A competência para o julgamento do processo de habilitação é do juízo do processo em que ocorrerá a sucessão processual, tratando-se de competência absoluta, de natureza funcional, com aplicação do art. 109 do CPC5. Segundo o art. 1.059 do CPC, achando-se o processo no tribunal, a habilitação processar-se-á perante o relator e será conforme dispõe o regimento interno, sendo que o tema é tratado pelos arts. 288 a 296 do Regimento Interno do Supremo Tribunal Federal e pelos arts. 283 a 287 do Regimento Interno do Superior Tribunal de Justiça.
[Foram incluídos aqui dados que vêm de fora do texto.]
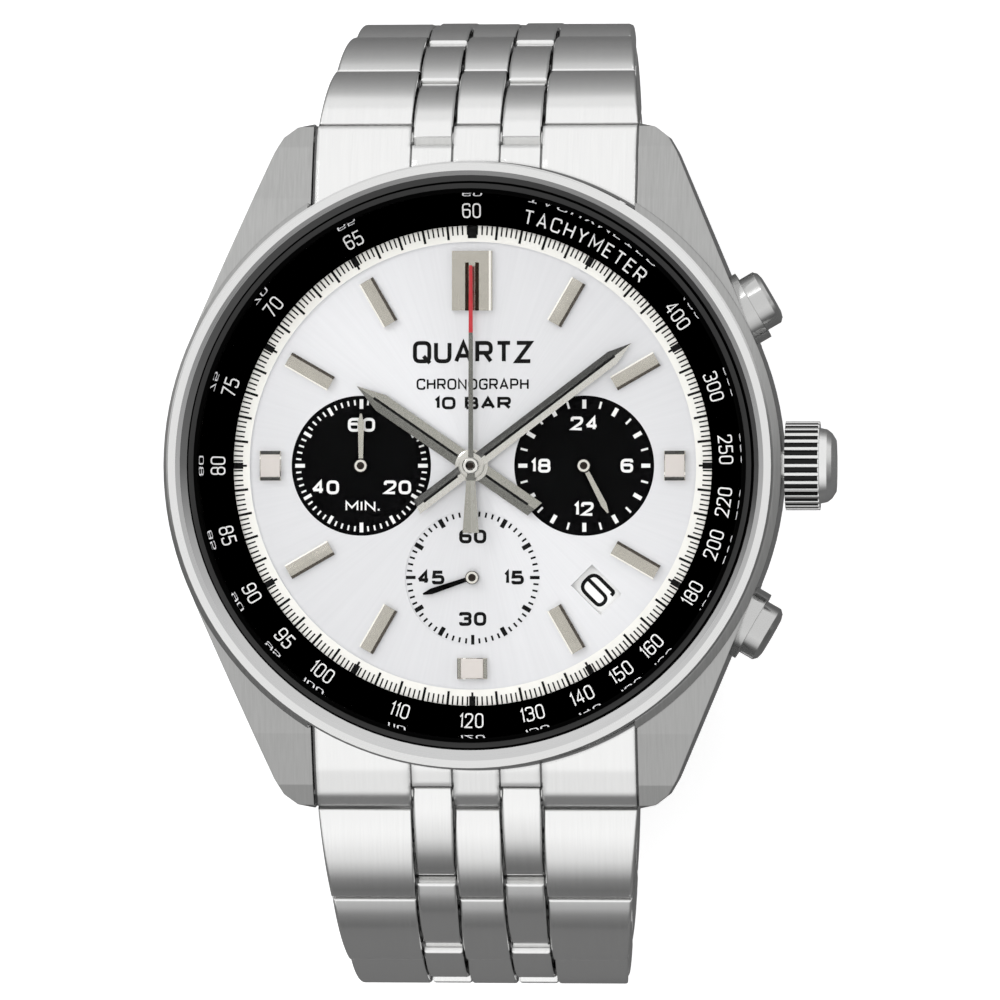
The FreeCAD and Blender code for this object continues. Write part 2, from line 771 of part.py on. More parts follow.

Como todo processo, a habilitação tem seu início por meio de uma petição inicial, nos termos dos arts. 282 e 283 do CPC. Conforme previsão do art. 1.057 do CPC, recebida a petição inicial, que naturalmente poderá ser indeferida, o juiz ordenará a citação dos réus para contestar a ação no prazo de cinco dias, sendo limitada a matéria de defesa do réu às questões processuais e à ausência de qualidade de sucessor do autor6. A citação só será pessoal se não houver advogado constituído no processo principal. Não são cabíveis a exceção de incompetência relativa – se existir alguma incompetência, será absoluta – nem a reconvenção, diante da evidente natureza dúplice da ação. A partir desse momento, o procedimento passará a ser aquele previsto nos arts. 802 e 803 do CPC, o que demonstra de maneira manifesta o objetivo do legislador em sumarizar o procedimento. Durante o trâmite da ação de habilitação o processo principal ficará com o seu procedimento suspenso, nos termos do art. 265, I, do CPC.
1 Theodoro Jr., Curso, n. 1.443, p. 321.
2 AgRg no REsp 911.134/RS, 1.ª Turma, rel. Min. Francisco Falcão, j. 03.05.2007, DJ 24.05.2007, p. 335.
3 Câmara, Lições, v. 3, p. 432; Marcato, Procedimentos, n. 166, p. 283. Contra, pela natureza declaratória: Fidélis dos Santos, Procedimentos, n. 432, p. 412.
4 Pinheiro Carneiro, Comentários, n. 85, p. 208; Marcato, Procedimentos, n. 165, p. 282; Câmara, Lições, v. 3, p. 433.
5 Theodoro Jr., Curso, p. 1.444, p. 321; Fidélis dos Santos, Procedimentos, n. 415, p. 405.
6 Marinoni-Mitidiero, Código, p. 919; Pinheiro Carneiro, Comentários, n. 88, p. 216; Fidélis dos Santos, Procedimentos, n. 418, p. 406.